Come February, 2007 18th St. NW will open its doors to the empty bellies of Adams Morgan (well, fingers crossed anyway). As someone who lives there, you can only imagine my excitement…especially considering my options are pretty much limited to mediocre bar food and radioactive-sized slices of pizza. Bill Thomas of Bourbon & Breadsoda has been working on the new restaurant with chef Michael Hartzer, who has previously cooked at Citronelle, Ray’s the Classics, Viridian and, most recently, the late IndeBleu. Originally set to open this past summer, Jack Rose is a bit off schedule, but considering the final product, I can see why it was worth the wait…
Some serious work is being put in the old gym space, which holds three levels, 6,000 sq ft, and seating for around 140 to 150 people. The basement will function as a chef’s tasting room and speakeasy-style lounge, while the ground floor will serve as the main dining area. Two-thirds of the top floor will be taken up by an open air roof deck and the rest – an enclosed room reserved for private parties, complete with a fireplace and a small patio where you can watch debauchery unfold on 18th St. But the best part about all this space? There’s room for five bars (five!), not to mention a WOOD-FIRED BARBECUE PIT THAT WILL ROAST PIGS ONCE A WEEK AND SERVE DELICIOUS MEATS UNTIL 2AM FOR AROUND $9. If you couldn’t tell, that’s the part I’m most looking forward to.
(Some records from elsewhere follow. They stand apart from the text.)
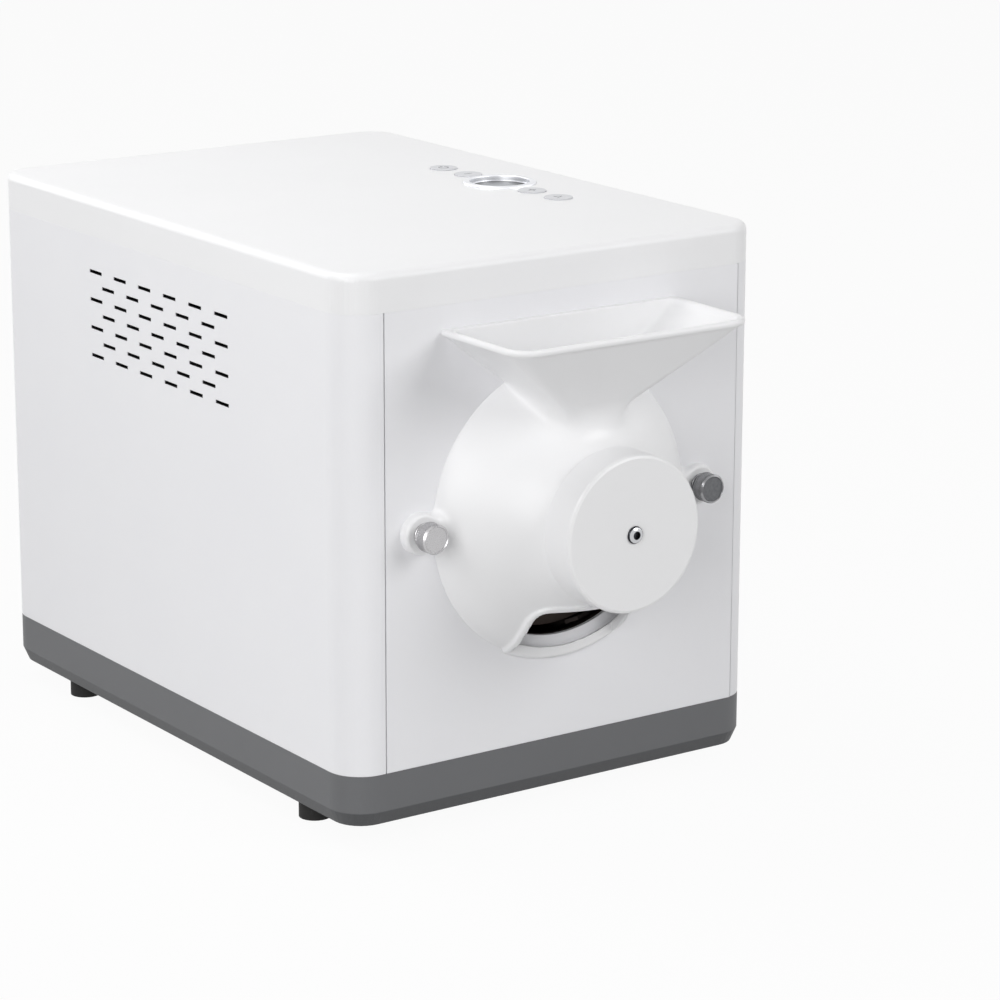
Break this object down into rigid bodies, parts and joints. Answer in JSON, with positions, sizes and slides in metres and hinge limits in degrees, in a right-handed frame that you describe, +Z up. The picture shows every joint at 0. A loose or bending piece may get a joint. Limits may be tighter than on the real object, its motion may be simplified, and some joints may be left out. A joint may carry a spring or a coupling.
{
  "type": "home coffee bean roaster",
  "caption": "Countertop drum roaster for coffee beans: white cabinet, grey base, moulded front cover with hopper and outlet, thumbscrews, and round controls on the lid.",
  "frame": {"origin": "middle of the bounding box's base, on the surface that the feet stand on", "axes": "+X to the right of someone who looks at the front, front faces -Y, +Z up; the drum's axis runs along Y"},
  "size_m": [0.24, 0.4034, 0.2777],
  "materials": {
    "white_metal": "satin white powder coat",
    "white_plastic": "smooth white moulding",
    "grey_plastic": "fine-grained grey moulding",
    "rubber": "matt black",
    "chrome": "polished",
    "bright_steel": "bright sheet",
    "sintered_bronze": "sintered, dull",
    "brass": "turned",
    "black_plastic": "moulded black",
    "ivory_plastic": "moulded ivory",
    "circuit_board": "green solder mask",
    "button_grey": "smooth light grey",
    "lens": "dark window",
    "heater_steel": "dull oxidised tube",
    "red_plastic": "moulded"
  },
  "bodies": {
    "housing": {"base_tray": "grey_plastic", "feet": "rubber", "left_side_cover": "white_metal", "right_side_cover": "white_metal", "front_panel": "white_metal", "rear_panel": "white_metal", "top_lid": "white_plastic", "display_bezel": "chrome", "display_lens": "lens", "control_board": "circuit_board", "cover_inserts": "brass", "rear_bearing": "sintered_bronze", "roasting_chamber": "bright_steel", "chamber_saddles": "bright_steel", "rear_bulkhead": "bright_steel", "heating_element": "heater_steel", "heater_bushes": "ivory_plastic", "temperature_probe": "bright_steel", "overheat_cutout": "black_plastic", "gear_motor": "bright_steel", "motor_mount": "bright_steel", "exhaust_duct": "bright_steel", "fan_housing": "black_plastic", "power_inlet": "black_plastic", "switch_housing": "black_plastic", "rear_screws": "bright_steel", "base_screws": "bright_steel"},
    "drum": {"drum_shell": "bright_steel", "drum_vanes": "bright_steel", "front_spider": "bright_steel", "drum_shaft": "bright_steel", "drum_gear": "ivory_plastic"},
    "motor_pinion": {"motor_pinion": "ivory_plastic"},
    "fan_rotor": {"fan_rotor": "black_plastic"},
    "front_cover": {"front_cover": "white_plastic", "cover_cap": "white_plastic", "cap_screw": "chrome", "front_bush": "sintered_bronze"},
    "thumbscrew_left": {"thumbscrew_left": "chrome"},
    "thumbscrew_right": {"thumbscrew_right": "chrome"},
    "button_power": {"button_power": "button_grey"},
    "button_down": {"button_down": "button_grey"},
    "button_up": {"button_up": "button_grey"},
    "button_start": {"button_start": "button_grey"},
    "rocker": {"rocker": "red_plastic"}
  },
  "joints": [
    {"name": "drum_spin", "type": "hinge", "parent": "housing", "child": "drum", "pos_m": [0, -0.03925, 0.151], "axis": [0, 1, 0], "continuous": true},
    {"name": "pinion_spin", "type": "hinge", "parent": "housing", "child": "motor_pinion", "pos_m": [0.024, 0.10875, 0.10943], "axis": [0, 1, 0], "continuous": true},
    {"name": "fan_spin", "type": "hinge", "parent": "housing", "child": "fan_rotor", "pos_m": [-0.04633, 0.18575, 0.2046], "axis": [0, 1, 0], "continuous": true},
    {"name": "cover_pull", "type": "slide", "parent": "housing", "child": "front_cover", "axis": [0, -1, 0], "range_m": [0, 0.12]},
    {"name": "thumbscrew_left_turn", "type": "hinge", "parent": "front_cover", "child": "thumbscrew_left", "pos_m": [-0.081, -0.14925, 0.151], "axis": [0, 1, 0], "continuous": true},
    {"name": "thumbscrew_right_turn", "type": "hinge", "parent": "front_cover", "child": "thumbscrew_right", "pos_m": [0.081, -0.14925, 0.151], "axis": [0, 1, 0], "continuous": true},
    {"name": "button_power_press", "type": "slide", "parent": "housing", "child": "button_power", "axis": [0, 0, -1], "range_m": [0, 0.0008], "stiffness_N_per_m": 500},
    {"name": "button_down_press", "type": "slide", "parent": "housing", "child": "button_down", "axis": [0, 0, -1], "range_m": [0, 0.0008], "stiffness_N_per_m": 500},
    {"name": "button_up_press", "type": "slide", "parent": "housing", "child": "button_up", "axis": [0, 0, -1], "range_m": [0, 0.0008], "stiffness_N_per_m": 500},
    {"name": "button_start_press", "type": "slide", "parent": "housing", "child": "button_start", "axis": [0, 0, -1], "range_m": [0, 0.0008], "stiffness_N_per_m": 500},
    {"name": "rocker_tilt", "type": "hinge", "parent": "housing", "child": "rocker", "pos_m": [0.072, 0.19575, 0.104], "axis": [0, 0, 1], "range_deg": [-8, 0]}
  ],
  "couplings": [
    {"joint": "pinion_spin", "follows": "drum_spin", "ratio": -3.5714}
  ]
}
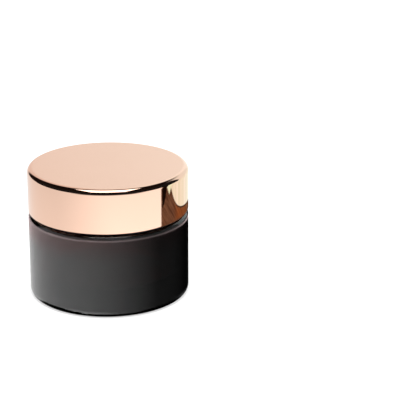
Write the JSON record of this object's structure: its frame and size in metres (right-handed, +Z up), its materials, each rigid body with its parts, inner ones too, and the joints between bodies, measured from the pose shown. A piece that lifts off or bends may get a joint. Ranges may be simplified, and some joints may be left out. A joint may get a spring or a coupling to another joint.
{
  "type": "cosmetic cream jar",
  "caption": "Round thick-walled glass jar with a screw neck, a plug-in sealing disc and a flat-topped metal-shelled screw lid with a liner cap and gasket.",
  "frame": {"origin": "centre of the underside, on the jar's axis", "axes": "+Z up along the jar's axis, out of the mouth; +X along the sealing disc's pull tab"},
  "size_m": [0.06, 0.06, 0.0493],
  "materials": {
    "amber_glass": "glossy, very dark amber",
    "disc_plastic": "satin white",
    "gasket_foam": "fine-celled foam",
    "cap_plastic": "satin white",
    "rose_gold_metal": "rose-gold, satin top and polished side"
  },
  "bodies": {
    "jar": {"glass_jar": "amber_glass"},
    "disc": {"sealing_disc": "disc_plastic"},
    "gasket": {"lid_gasket": "gasket_foam"},
    "lid": {"inner_cap": "cap_plastic", "lid_shell": "rose_gold_metal"}
  },
  "joints": [
    {"name": "disc_lift", "type": "slide", "parent": "jar", "child": "disc", "axis": [0, 0, 1], "range_m": [0, 0.024]},
    {"name": "lid_lift", "type": "slide", "parent": "disc", "child": "gasket", "axis": [0, 0, 1], "range_m": [0, 0.032]},
    {"name": "lid_turn", "type": "hinge", "parent": "gasket", "child": "lid", "pos_m": [0, 0, 0.0325], "axis": [0, 0, 1], "range_deg": [0, 2880]}
  ],
  "couplings": [
    {"joint": "lid_lift", "follows": "lid_turn", "m_per_rad": 0.00063662}
  ]
}
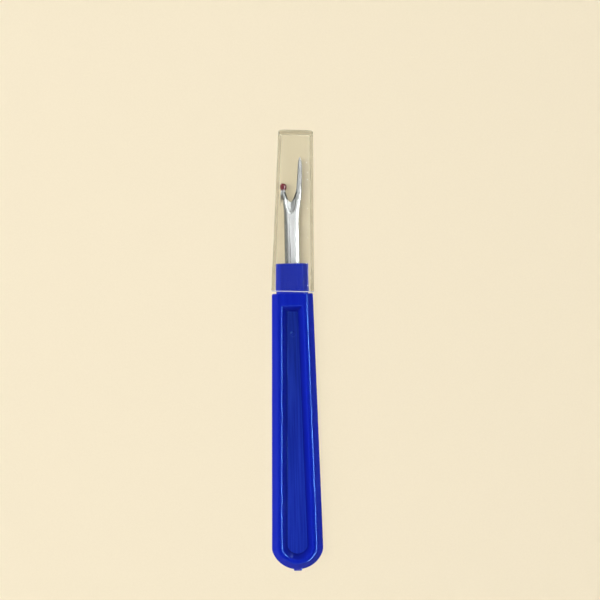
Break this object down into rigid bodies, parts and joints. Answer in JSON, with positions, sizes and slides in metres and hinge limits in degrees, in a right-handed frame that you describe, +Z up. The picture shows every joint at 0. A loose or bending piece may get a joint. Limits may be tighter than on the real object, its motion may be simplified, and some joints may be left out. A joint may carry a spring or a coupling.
{
  "type": "seam ripper",
  "caption": "Hand seam ripper with a tapered recessed plastic handle, a forked steel blade with a safety bead, and a clear push-on cap.",
  "frame": {"origin": "middle of the footprint, on the table that the tool lies on", "axes": "+Y along the tool from the butt of the handle to the closed end of the cap, +Z up through its thickness, +X across its width"},
  "size_m": [0.0162, 0.1386, 0.01],
  "materials": {
    "handle_plastic": "moulded gloss",
    "blade_steel": "ground and polished",
    "bead_plastic": "moulded gloss",
    "clear_plastic": "clear moulded plastic"
  },
  "bodies": {
    "handle": {"handle": "handle_plastic", "blade": "blade_steel", "safety_ball": "bead_plastic"},
    "cap": {"cap": "clear_plastic"}
  },
  "joints": [
    {"name": "cap_slide", "type": "slide", "parent": "handle", "child": "cap", "axis": [0.0384, 0.9993, 0], "range_m": [0, 0.055]}
  ]
}
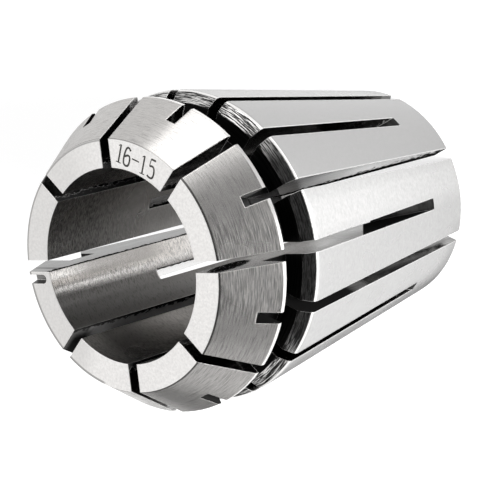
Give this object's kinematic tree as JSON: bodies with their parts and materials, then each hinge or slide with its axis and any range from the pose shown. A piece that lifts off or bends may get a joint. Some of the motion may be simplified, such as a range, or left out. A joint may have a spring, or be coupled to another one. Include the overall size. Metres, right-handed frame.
{
  "type": "spring collet",
  "caption": "Round spring collet for a tool chuck: long ground taper, short nose cone, nut groove, straight bore, and saw slots from both ends.",
  "frame": {"origin": "centre of the small rear face, which the collet stands on", "axes": "+Z along the bore axis, out of the nose; +X through the middle of one nose slot"},
  "size_m": [0.026, 0.026, 0.034],
  "materials": {
    "steel": "ground hardened spring steel"
  },
  "bodies": {
    "root": {"collet": "steel"}
  },
  "joints": []
}
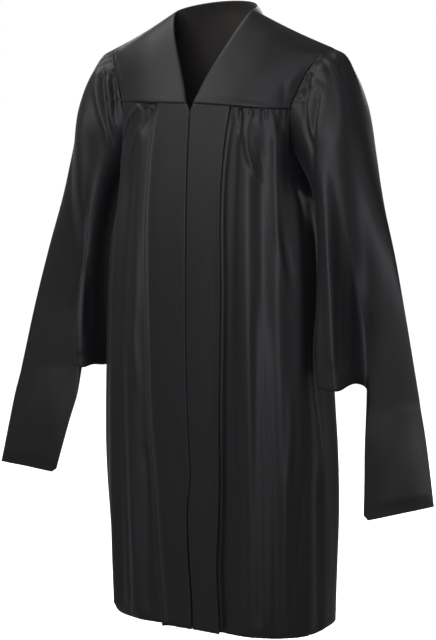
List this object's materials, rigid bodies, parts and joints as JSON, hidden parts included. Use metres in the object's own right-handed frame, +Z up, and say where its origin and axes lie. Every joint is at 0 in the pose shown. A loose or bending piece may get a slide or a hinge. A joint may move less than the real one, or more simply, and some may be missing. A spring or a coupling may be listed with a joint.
{
  "type": "graduation gown",
  "caption": "Black closed-front graduation gown, hollow as worn, with a fitted yoke, pressed front pleats and long square-tailed sleeves.",
  "frame": {"origin": "midway between the wearer's shoulders, inside the yoke, 1.255 m above the hem", "axes": "+X to the wearer's left, -Y to the front, +Z up"},
  "size_m": [1.052, 0.3087, 1.319],
  "materials": {
    "gown_cloth": "fine black polyester weave with a soft satin sheen",
    "yoke_lining": "matt brownish black lining weave",
    "zip_tape": "matt black woven tape",
    "zip_coil": "satin black nylon",
    "zip_slider_paint": "satin black paint"
  },
  "bodies": {
    "root": {"yoke_front_left": "gown_cloth", "yoke_front_right": "gown_cloth", "yoke_back": "gown_cloth", "yoke_back_lining": "yoke_lining", "front_left": "gown_cloth", "front_right": "gown_cloth", "back": "gown_cloth", "sleeve_left": "gown_cloth", "sleeve_right": "gown_cloth", "zip_tape_left": "zip_tape", "zip_tape_right": "zip_tape", "zip_chain": "zip_coil", "zip_slider": "zip_slider_paint"}
  },
  "joints": []
}
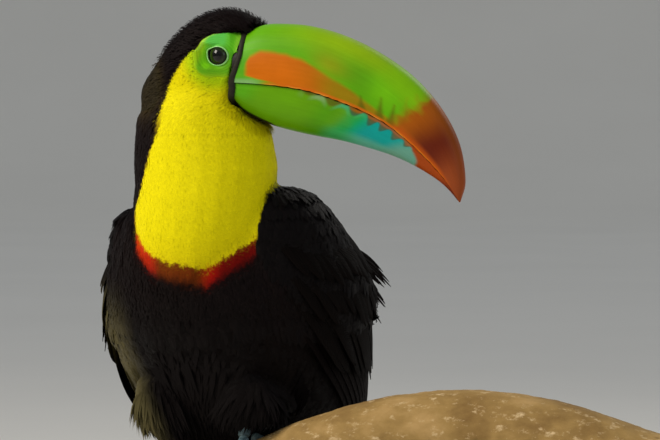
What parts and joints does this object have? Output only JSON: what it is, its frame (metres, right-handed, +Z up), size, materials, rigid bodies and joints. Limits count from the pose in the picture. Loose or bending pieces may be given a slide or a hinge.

Enough about the building plans, what I really wanted to find out was what’s on the menu. Rumors were that it was going to be “fancy American food,” and considering myself to be a fancy American, I figured it was my duty to give it a try. For the past couple months, Bourbon has offered a preview of cocktails and appetizers that could potentially make their way onto the menu at Jack Rose. Many are still in an experimental phase, but if the end result is anything like what I tasted Thursday night, I’d say we’re in good hands.
The Saint – Hayman’s Old Tom Gin, St. Germain Elderflower Liqueur, topped with black beer (Brooklyn Black Chocolate Stout) & garnished with lemon (photo by Katie Dance)
Normally you wouldn’t find me ordering a cocktail (let alone one with gin), but with 1500 spirits, 100 bottles of wine, and 20 different kinds of beer, I guess I can afford to deviate from the usual PBR and a shot of Jameson. In this case, I’m glad I did.
Crispy Belly Clams – Fried Ipswitch Clams, Lemon & Caper Tartar, Parsley (photo by Katie Dance)
Happy to learn this appetizer will definitely be featured on the menu, especially since it has all the characteristics of food I love: salty, fried, and completely addicting.
Sweet Spiced Sausage – Roasted Fennel, Butter sauce, Clementine powder (photo by Katie Dance)
Roast Duck – Leg Confit, Curly Endive, Potato Crouton (photo by Katie Dance)
Hartzer’s take on this French bistro classic is topped with quail eggs fried in foie gras butter. FOIE GRAS BUTTER, PEOPLE. I don’t think any three words have made me drool so much…except for maybe “fried chicken bucket” or “Joseph Gordon-Levitt.”
When creating the menu, Chef Hartzer was hoping to stray from the seafood/raw bar concept DC has come to know so well, and opt for something more down to earth and approachable using fresh, organic ingredients from local farms. He called it “a return to classic American cuisine,” which after some explanation, I have come to define as “food you’d expect to find on the Oregon Trail, only better because you don’t have to forge any rivers in a covered wagon and nobody’s dying of cholera,” or in simpler terms, “yummy pioneer shit.” There will be steak and chicken, of course, but menu items will primarily consist of wild game like squab, venison, rabbit, etc. Honestly, I didn’t even know what squab was before this, but judging by this slightly terrifying/mostly delicious looking picture I found through Google images, it looks like something I could probably get into.
As you can probably guess, Jack Rose is not exactly a vegetarian’s paradise, but the chef promises there will be at least one veggie-friendly entree and plans make good use of the fresh, local ingredients in various seasonal vegetable sides, soups and salads. Entrees will be priced around $12-30, so whoever wants to take me out to dinner when this place opens – bring cash, cause I plan on eating all of them.. at once. If you want to get an early taste of Hartzer’s handiwork, hit up Bourbon in Adams Morgan on Wednesday or Thursday. I believe this week will be one of the last before they open, so hurry up and go check it out for yourself!